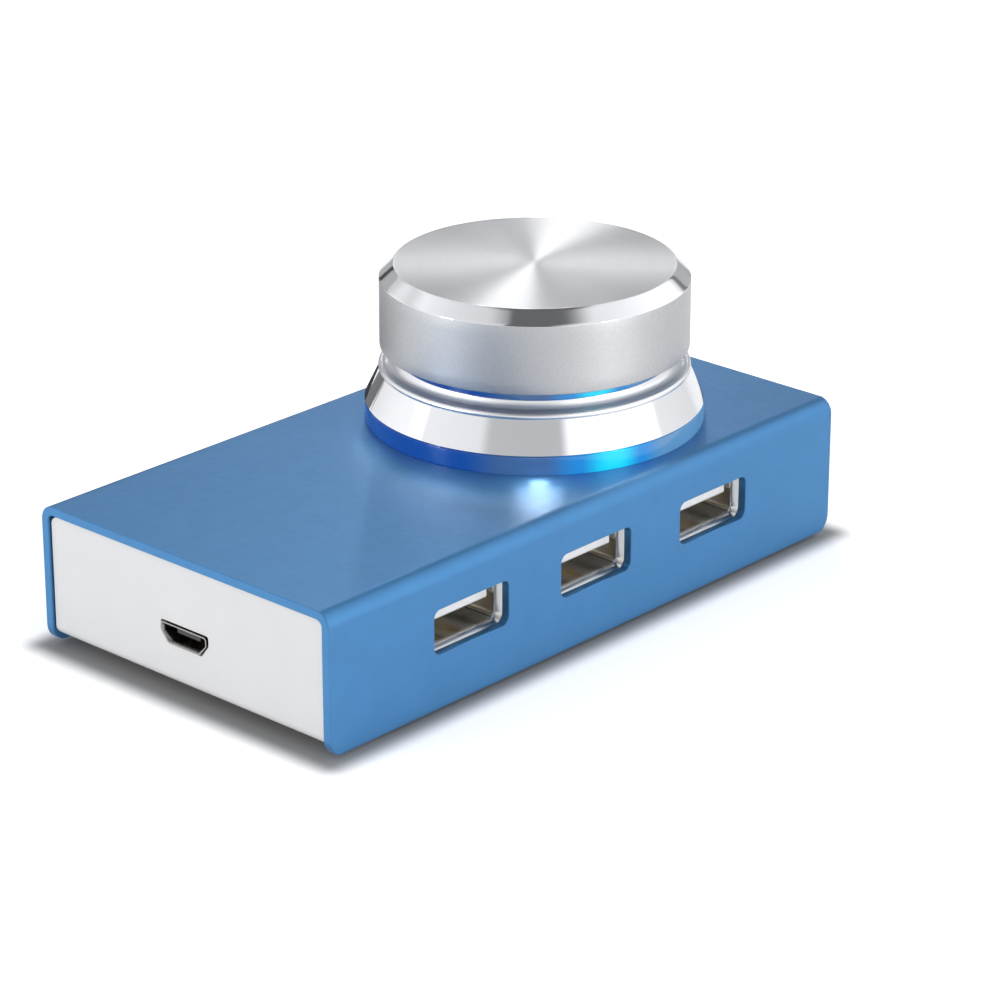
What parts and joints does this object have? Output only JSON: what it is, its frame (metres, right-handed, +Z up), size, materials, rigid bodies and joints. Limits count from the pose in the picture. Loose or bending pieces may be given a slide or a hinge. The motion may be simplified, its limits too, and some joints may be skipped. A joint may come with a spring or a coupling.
{
  "type": "usb volume control knob",
  "caption": "Low metal housing with sockets along one side, a small inlet in the end plate and a large lit push-and-turn volume knob on top.",
  "frame": {"origin": "on the table under the middle of the housing, level with the undersides of the feet", "axes": "+X from the inlet end to the plain end, -Y the side with the large sockets, +Z up along the knob axis"},
  "size_m": [0.0944, 0.05, 0.0401],
  "materials": {
    "blue_anodised": "satin blue anodised",
    "white_paint": "smooth matt white paint",
    "zinc_screws": "zinc plated",
    "foot_rubber": "matt dark grey",
    "circuit_board": "green solder mask",
    "chip_black": "moulded black",
    "tinned_leads": "bright tin",
    "bare_aluminium": "turned, uncoated",
    "nickel_steel": "bright nickel plate",
    "white_plastic": "moulded white",
    "black_plastic": "moulded black",
    "gold_contacts": "gold flash",
    "rotor_plastic": "natural acetal",
    "lit_guide": "clear blue, lit from inside",
    "polished_trim": "polished aluminium",
    "lamp_lens": "clear lens, blue light",
    "knob_aluminium": "spun top, bright chamfer, blasted side"
  },
  "bodies": {
    "housing": {"housing_cover": "blue_anodised", "chassis_tray": "white_paint", "base_screws": "zinc_screws", "rubber_feet": "foot_rubber", "pcb_standoffs": "zinc_screws", "board_screws": "zinc_screws", "main_board": "circuit_board", "hub_chip": "chip_black", "control_chip": "chip_black", "chip_leads": "tinned_leads", "crystal_can": "tinned_leads", "capacitors": "bare_aluminium", "chip_resistors": "chip_black", "port_shell_1": "nickel_steel", "port_shell_2": "nickel_steel", "port_shell_3": "nickel_steel", "port_tongue_1": "white_plastic", "port_tongue_2": "white_plastic", "port_tongue_3": "white_plastic", "port_contacts": "gold_contacts", "inlet_shell": "nickel_steel", "inlet_tongue": "black_plastic", "inlet_contacts": "gold_contacts", "encoder_board": "circuit_board", "header_strip": "black_plastic", "header_pins": "gold_contacts", "encoder_pins": "tinned_leads", "encoder_body": "black_plastic", "encoder_clip": "zinc_screws", "encoder_bushing": "bare_aluminium", "encoder_washer": "nickel_steel", "encoder_nut": "nickel_steel", "detent_spring": "nickel_steel", "contact_wipers": "gold_contacts", "switch_dome": "nickel_steel", "light_guide": "lit_guide", "trim_ring": "polished_trim", "trim_screws": "zinc_screws", "lamp_board": "circuit_board", "lamps": "lamp_lens", "lamp_pins": "gold_contacts"},
    "press": {"switch_plunger": "rotor_plastic"},
    "knob": {"encoder_shaft": "bare_aluminium", "knob_cap": "knob_aluminium", "knob_insert": "black_plastic"},
    "rotor": {"encoder_rotor": "rotor_plastic"}
  },
  "joints": [
    {"name": "knob_press", "type": "slide", "parent": "housing", "child": "press", "axis": [0, 0, -1], "range_m": [0, 0.0005], "stiffness_N_per_m": 8000, "springref_m": -0.0001, "deforming": ["switch_dome"]},
    {"name": "knob_turn", "type": "hinge", "parent": "press", "child": "knob", "pos_m": [0.017, 0.0008, 0.03], "axis": [0, 0, 1], "continuous": true},
    {"name": "rotor_turn", "type": "hinge", "parent": "housing", "child": "rotor", "pos_m": [0.017, 0.0008, 0.01535], "axis": [0, 0, 1], "continuous": true}
  ],
  "couplings": [
    {"joint": "rotor_turn", "follows": "knob_turn", "ratio": 1}
  ]
}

> [Instruction] Reproduce all data above, unchanged.

> [Finished task]
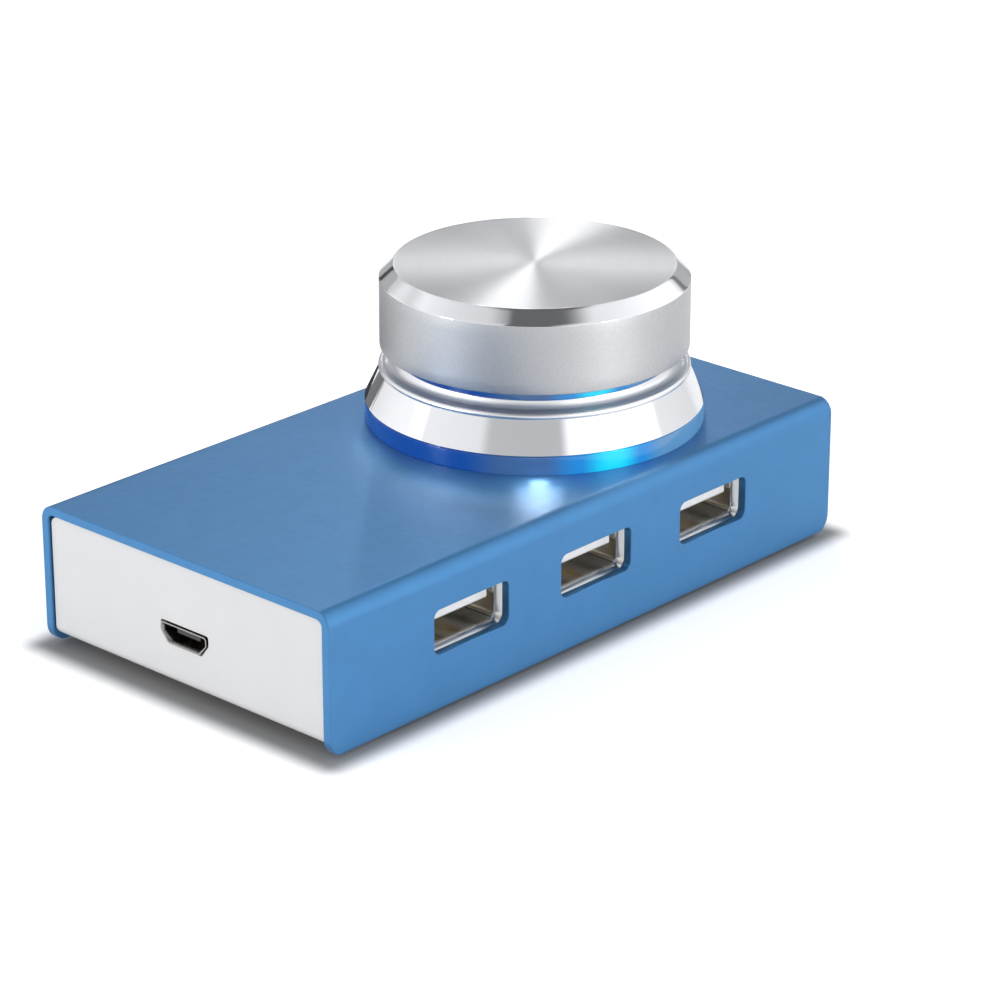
What parts and joints does this object have? Output only JSON: what it is, its frame (metres, right-handed, +Z up), size, materials, rigid bodies and joints. Limits count from the pose in the picture. Loose or bending pieces may be given a slide or a hinge. The motion may be simplified, its limits too, and some joints may be skipped. A joint may come with a spring or a coupling.
{
  "type": "usb volume control knob",
  "caption": "Low metal housing with sockets along one side, a small inlet in the end plate and a large lit push-and-turn volume knob on top.",
  "frame": {"origin": "on the table under the middle of the housing, level with the undersides of the feet", "axes": "+X from the inlet end to the plain end, -Y the side with the large sockets, +Z up along the knob axis"},
  "size_m": [0.0944, 0.05, 0.0401],
  "materials": {
    "blue_anodised": "satin blue anodised",
    "white_paint": "smooth matt white paint",
    "zinc_screws": "zinc plated",
    "foot_rubber": "matt dark grey",
    "circuit_board": "green solder mask",
    "chip_black": "moulded black",
    "tinned_leads": "bright tin",
    "bare_aluminium": "turned, uncoated",
    "nickel_steel": "bright nickel plate",
    "white_plastic": "moulded white",
    "black_plastic": "moulded black",
    "gold_contacts": "gold flash",
    "rotor_plastic": "natural acetal",
    "lit_guide": "clear blue, lit from inside",
    "polished_trim": "polished aluminium",
    "lamp_lens": "clear lens, blue light",
    "knob_aluminium": "spun top, bright chamfer, blasted side"
  },
  "bodies": {
    "housing": {"housing_cover": "blue_anodised", "chassis_tray": "white_paint", "base_screws": "zinc_screws", "rubber_feet": "foot_rubber", "pcb_standoffs": "zinc_screws", "board_screws": "zinc_screws", "main_board": "circuit_board", "hub_chip": "chip_black", "control_chip": "chip_black", "chip_leads": "tinned_leads", "crystal_can": "tinned_leads", "capacitors": "bare_aluminium", "chip_resistors": "chip_black", "port_shell_1": "nickel_steel", "port_shell_2": "nickel_steel", "port_shell_3": "nickel_steel", "port_tongue_1": "white_plastic", "port_tongue_2": "white_plastic", "port_tongue_3": "white_plastic", "port_contacts": "gold_contacts", "inlet_shell": "nickel_steel", "inlet_tongue": "black_plastic", "inlet_contacts": "gold_contacts", "encoder_board": "circuit_board", "header_strip": "black_plastic", "header_pins": "gold_contacts", "encoder_pins": "tinned_leads", "encoder_body": "black_plastic", "encoder_clip": "zinc_screws", "encoder_bushing": "bare_aluminium", "encoder_washer": "nickel_steel", "encoder_nut": "nickel_steel", "detent_spring": "nickel_steel", "contact_wipers": "gold_contacts", "switch_dome": "nickel_steel", "light_guide": "lit_guide", "trim_ring": "polished_trim", "trim_screws": "zinc_screws", "lamp_board": "circuit_board", "lamps": "lamp_lens", "lamp_pins": "gold_contacts"},
    "press": {"switch_plunger": "rotor_plastic"},
    "knob": {"encoder_shaft": "bare_aluminium", "knob_cap": "knob_aluminium", "knob_insert": "black_plastic"},
    "rotor": {"encoder_rotor": "rotor_plastic"}
  },
  "joints": [
    {"name": "knob_press", "type": "slide", "parent": "housing", "child": "press", "axis": [0, 0, -1], "range_m": [0, 0.0005], "stiffness_N_per_m": 8000, "springref_m": -0.0001, "deforming": ["switch_dome"]},
    {"name": "knob_turn", "type": "hinge", "parent": "press", "child": "knob", "pos_m": [0.017, 0.0008, 0.03], "axis": [0, 0, 1], "continuous": true},
    {"name": "rotor_turn", "type": "hinge", "parent": "housing", "child": "rotor", "pos_m": [0.017, 0.0008, 0.01535], "axis": [0, 0, 1], "continuous": true}
  ],
  "couplings": [
    {"joint": "rotor_turn", "follows": "knob_turn", "ratio": 1}
  ]
}